In India, advertisers searching for outcomes turn to commerce media

From billboards looming over highways to the digital banners flashing on your phone, to large plasma screens in storefronts and pamphlets being handed out on the street, it seems that in India, everyone is always trying to sell you something.
For years amid that noise, digital advertising has grown on the promise of delivering measurable attention at scale. But increasingly, it is being judged by something narrower and far more immediate: its ability to convert that attention into sales.
Telling a brand’s story across media isn’t going away. But in India there is a growing cohort, especially younger shoppers, who will happily buy from a brand they first notice at the checkout screen of a shopping app on their phones. Call it a kind of TL;DR (too long; didn’t read) of the brand narrative.
In this shift, the traditional separation between discovery, consideration and conversion begins to collapse. Storytelling does not disappear, but it moves closer to the transaction, appearing in shorter, more contextual formats within commerce environments.
In this environment, brand storytelling is increasingly expected to justify its place within a system that prioritizes outcomes over exposure.
“What we’re seeing is a structural shift from attention-first to outcome-first advertising,” said says Yaron Tomchin, CEO at Mobupps. “Retail media, quick commerce, and commerce-integrated platforms are capturing budgets because they sit closer to the point of purchase and offer deterministic measurement.”
This compression of the journey is being accelerated by changes in how consumers buy, and where those purchases happen. Data shows that as more transactions shift to marketplaces and quick commerce platforms, advertising follows.

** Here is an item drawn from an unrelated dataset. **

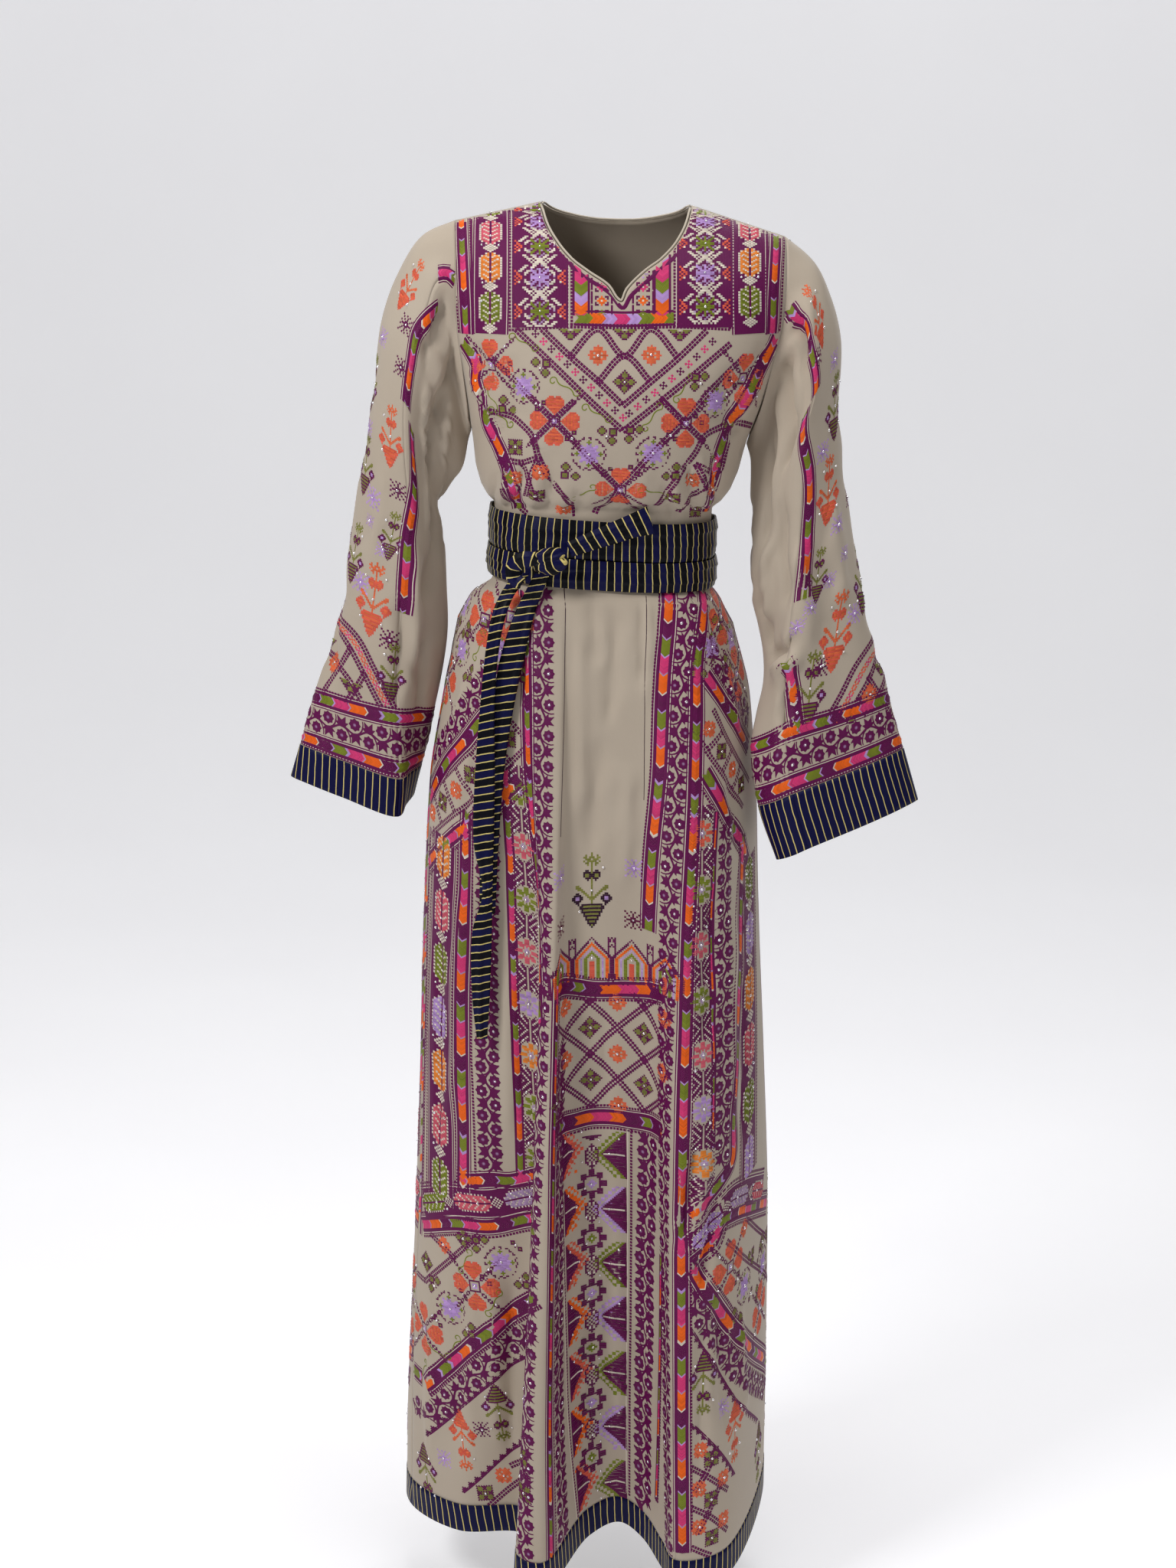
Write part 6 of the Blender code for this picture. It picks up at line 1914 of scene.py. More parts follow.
# ---- inner vines beside the zigzag panel
st = seen(skirt, ((848, 1482), (846, 1560), (843, 1640), (842, 1760), (841, 1880), (841, 1960)))
W.vine(st, 0.0, 0.0, st.length + 0.01, 0.0313, 0.0080, phase=0.008)
st = beside("crest_l", ((0.540, 0.0260), (0.640, 0.0290), (0.860, 0.0370), (1.095, 0.0430)), 1)
W.vine(st, 0.0, 0.0, st.length, 0.0318, 0.0078)
# a dark thread line just inside the left crest stands for the shadow at the fold's edge: painted shade
st = beside("crest_l", ((0.030, 0.0060), (0.150, 0.0050), (0.300, 0.0045)), 1)
W.line(st, 0.0, 0.0, st.length, 0.0010, CREASE_SHADE_THREAD)
st = beside("crest_l", ((0.440, 0.0075), (0.640, 0.0080), (0.860, 0.0110), (1.095, 0.0140)), 1)
multi(W, st, 0.0, st.length, 0.0028, 0.0, dots=1)

# ---- right panel: bands beside the crest
st = seen(skirt, ((873, 772), (869, 850), (862, 1000), (858, 1050), (853, 1100), (849, 1160), (847, 1215)))
multi(W, st, 0.0, st.length, 0.0046, 0.030)
W.dots(st, -0.0100, 0.0, st.length - 0.05)
st = seen(skirt, ((897, 772), (892, 870), (886.5, 960), (881.5, 1040), (876, 1150), (872.5, 1220), (870.5, 1300), (868, 1400),
                  (866.5, 1520), (868, 1640), (870, 1760), (871, 1900), (872, 2000)))
W.vine(st, 0.0, 0.0, st.length + 0.02, 0.0318, 0.0068)
st = seen(skirt, ((917, 772), (913, 850), (910, 940), (908, 1020), (905, 1100), (901, 1180), (898, 1260), (896, 1340), (893, 1440),
                  (891, 1560), (890, 1700), (890, 1850), (891, 2000)))
multi(W, st, 0.0, st.length + 0.025, 0.0042, 0.020)
st2 = Strip(np.array([p + (0.0105, 0) for p in st(np.zeros(14), np.linspace(st.length * 0.62, st.length, 14))]))
W.dots(st2, 0.0, 0.0, st2.length)
st = seen(skirt, ((863, 1640), (862, 1760), (860, 1860), (857, 1960)))
mini(W, st, 0.0, st.length, 0.0016)
W.dots(st, 0.0048, 0.0, st.length)
st = seen(skirt, ((917, 1052), (917, 1130), (916, 1200), (917, 1330), (918.5, 1400), (919, 1480), (921, 1570)))
rosettes(W, st, 0.0, st.length, 0.0140, "CGKGKLOG")
st = seen(skirt, ((936, 1060), (932, 1140), (931, 1300), (931, 1500)))
mini(W, st, 0.0, st.length, 0.0010, 0.02)
st = seen(skirt, ((949, 1068), (948, 1120), (946, 1240), (945, 1360), (945, 1480), (944, 1535)))
W.vine(st, 0.0, 0.0, st.length, 0.0318, 0.0070)
st = seen(skirt, ((966, 1090), (964, 1150), (961, 1300), (958, 1480)))
W.dots(st, -0.001, 0.0, st.length)
st = seen(skirt, ((970, 1090), (969, 1140), (965, 1300), (961, 1440), (957, 1515), (944, 1540), (926, 1562), (903, 1590)))
multi(W, st, 0.0, st.length, 0.0042, 0.01)
st = seen(skirt, ((978, 1120), (979, 1200), (980, 1340), (979, 1450), (978, 1535)))
leafband(W, st, 0.0, st.length, 0.0172, "GLOKGLK")
st = seen(skirt, ((996, 1552), (972, 1560), (952, 1572), (936, 1590), (920, 1612), (903, 1632)))
leafband(W, st, 0.0, st.length, 0.0115, "KSL")
st = seen(skirt, ((1001, 1570), (984, 1576), (962, 1584), (944, 1596), (930, 1622), (905, 1650)))
multi(W, st, 0.0, st.length, 0.0042, 0.02, dots=2)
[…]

Digital ad spend in India is projected to account for around 64% of an $18.5 billion (₹1.74 trillion) ad market in 2026—once you include not just search, social and video, but also quick commerce and small and medium businesses’ digital spend.
Within that, retail media is emerging as the standout. Estimates from WPP’s TYNY 2026 and the Pitch Madison Advertising Report 2026 suggest it will cross roughly $3.2 billion (₹301 billion in 2026) —about 15% of India’s total ad revenue and the fastest-growing channel in the mix.
An ET Tech analysis using Deloitte and Datum Intelligence data similarly estimates that e-commerce, quick commerce and food delivery platforms together will generate more than $2.97 billion (₹280 billion) of ad revenue in 2026, up about 30% from last year.
Gen Z’s impact on this trend is outsized. The generation already makes up roughly 28% of India’s population (about 400 million people) and accounts for around 40% of e‑retail shoppers, according to Kotak Mutual Fund and Bain & Company’s ‘How India Shops Online’ reports.
“We are seeing a very sharp shift with advertisers focusing on ROI as consumer buying moves rapidly to ecommerce and quick commerce,” said Pratham Hegde, co-founder and business head at marketing measurement platform TrueLift.
But the shift is not just about platforms. It is also about measurement. “Omnichannel impact measurement in a multimedia world is the number one challenge advertisers are trying to solve,” Hegde said.
In practice, this means budgets are increasingly flowing toward channels like commerce media that show direct links to sales, as the data shows. In contrast, the compounding effects of brand building are harder to quantify, and therefore harder to defend in the short term.
From a brand’s perspective, the impetus behind this shift is pragmatic. “Performance numbers are easy to justify. This is how much we spent, this is what we got,” said Ravi Adhikari, marketing and brand lead at footwear retailer Chupps. “The compounding effect of brand building is harder to show, so brands take the easier route.”
But that shift comes with risks. The logic of commerce-led advertising is efficient, but finite. It captures demand that already exists, but whether it expands it is another question.
“Performance channels harvest demand. They rarely create it,” said Yash Chandiramani, founder and chief strategist at Admatazz. As more brands cluster around high-intent environments, competition intensifies, often driving up acquisition costs rather than lowering them. “If everyone only invests at the point of sale, the market becomes a bidding war for the same in-market buyers.”
Still, even as brand advertising in India starts to contend with new expectations, Adhikari pointed to the continued role of storytelling in building awareness and trust. “If people don’t know you exist, they won’t buy from you, no matter how precise your targeting is.”